Imagine that a change project is lead by one team, let’s use Sales as an example, but it needs the participation of Marketing, IT, and Operations, who are all indifferent to the project.
This would make the work of the Sales team extremely difficult. Not fun.
Antidote: Forget the Change, Don’t Forget Your Teammates
The antidote to indifference, much like the ones to fear and cynicism, is built around the concept of the team.
An employee can be, or may want to be, indifferent to an organizational or process change led by another department. After all, the change is not being led by their boss, so who cares, right?
By focusing on the change itself and the chain of command, we forget that there are people involved. They may not be in our department, they may not be our bosses, but they still need our help.
So instead of seeing it as:
“Some other department has been tasked to change the process, why should I care?”
Try to see it through a much simpler, yet more fundamental and human lens:
“There are people in my organization who are part of our larger team and who need my help.”
If everyone’s thinking is in line with the former statement and no one appears to be able to transition to the latter way of seeing change, you then have a much bigger problem than change management; you have a company culture problem.

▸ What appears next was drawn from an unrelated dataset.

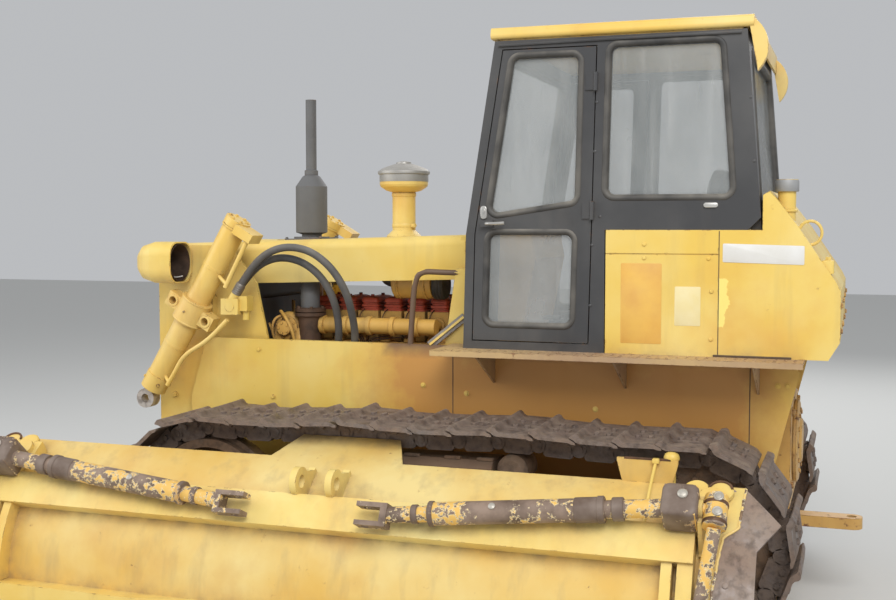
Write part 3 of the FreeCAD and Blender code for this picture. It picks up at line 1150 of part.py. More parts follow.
def make_cab_glass():
    """Fixed panes: two rear side windows, windscreen, low lights and rear screen."""
    panes = [pane(REAR_WINDOW, side * (CAB_OUTER - CAB_WALL / 2.0)) for side in (-1.0, 1.0)]
    half = CAB_WALL / 2.0
    for hole, x_of, shift in ((FRONT_SCREEN, front_x, -half), (LOW_LIGHTS[0], front_x, -half),
                              (LOW_LIGHTS[1], front_x, -half), (REAR_SCREEN, rear_x, half)):
        points = [(x_of(z) + shift, y, z) for y, z in inset(hole, RUN_FIT)]
        sheet = Part.Face(rounded_wire(points, WINDOW_ROUND - RUN_FIT)).extrude(V(GLASS, 0, 0))
        sheet.translate(V(-GLASS / 2.0, 0, 0))
        panes.append(sheet)
    return Part.makeCompound(panes)


def make_roof():
    """Sheet roof with soft edges, a lip over the rear screen and a crescent down each rear pillar."""
    half, low = CAB_OUTER + ROOF_OVERHANG, CAB_TOP + ROOF_GAP
    slab = rounded_prism_x(((-half, low), (half, low), (half - 14.0, ROOF_TOP), (-half + 14.0, ROOF_TOP)),
                           ROOF_THICK * 0.3, ROOF_REAR_X, ROOF_FRONT_X)
    foot = box(CAB_REAR_TOP_X + 20.0, CAB_FRONT_TOP_X - 20.0, -CAB_OUTER + 8.0, CAB_OUTER - 8.0,
               CAB_TOP, low + 2.0)
    inner = CAB_OUTER - CRESCENT_THICK
    lip = box(ROOF_REAR_X, ROOF_REAR_X + 12.0, -inner, inner, CAB_TOP - 34.0, low + 10.0)
    pieces = [slab, foot, lip]
    tip = V(ROOF_REAR_X - 20.0, 0, ROOF_TOP - CRESCENT_DROP)
    bulge = V(ROOF_REAR_X - CRESCENT_WIDTH, 0, ROOF_TOP - CRESCENT_DROP * 0.42)
    root = V(ROOF_REAR_X + 30.0, 0, ROOF_TOP - 3.0)
    inside = V(ROOF_REAR_X + 18.0, 0, low + 2.0)
    crescent = Part.Face(Part.Wire([Part.Arc(root, bulge, tip).toShape(), Part.LineSegment(tip, inside).toShape(),
                                    Part.LineSegment(inside, root).toShape()]))
    for y in (inner, -CAB_OUTER - 8.0):
        blade = crescent.extrude(V(0, CRESCENT_THICK + 8.0, 0))
        blade.translate(V(0, y, 0))
        pieces.append(blade)
    return joined(pieces)


def make_seat():
    """Seat cushion, back and pedestal."""
    top = DECK_TOP + SEAT_RISE
    rear, front = SEAT_X - SEAT_LENGTH / 2.0, SEAT_X + SEAT_LENGTH / 2.0
    base = box(rear + 70.0, front - 110.0, -SEAT_HALF * 0.68, SEAT_HALF * 0.68, DECK_TOP, top)
    cushion = rounded_prism_y(((rear, top), (front, top), (front, top + CUSHION), (rear, top + CUSHION)),
                              CUSHION * 0.42, -SEAT_HALF, SEAT_HALF)
    high = top + CUSHION - 20.0 + SEAT_BACK_HEIGHT
    back = rounded_prism_y(((rear, top + CUSHION - 20.0), (rear + CUSHION, top + CUSHION - 20.0),
                            (rear + 20.0, high), (rear - 90.0, high)), 45.0, -SEAT_HALF + 10.0, SEAT_HALF - 10.0)
    return joined([base, cushion, back])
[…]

Address Culture Before Change Management
If your company culture has resulted in departments not wanting or caring to help each other, you should focus on that first, before initiating change management.
You could, for example, work on team building for a few weeks in order to bring the different teams and departments a bit closer together on a human level.
Once that is done, you can start working on change management, knowing that cooperation between teams and departments will happen more naturally or, at the very least, will not be faced with insurmountable resistance.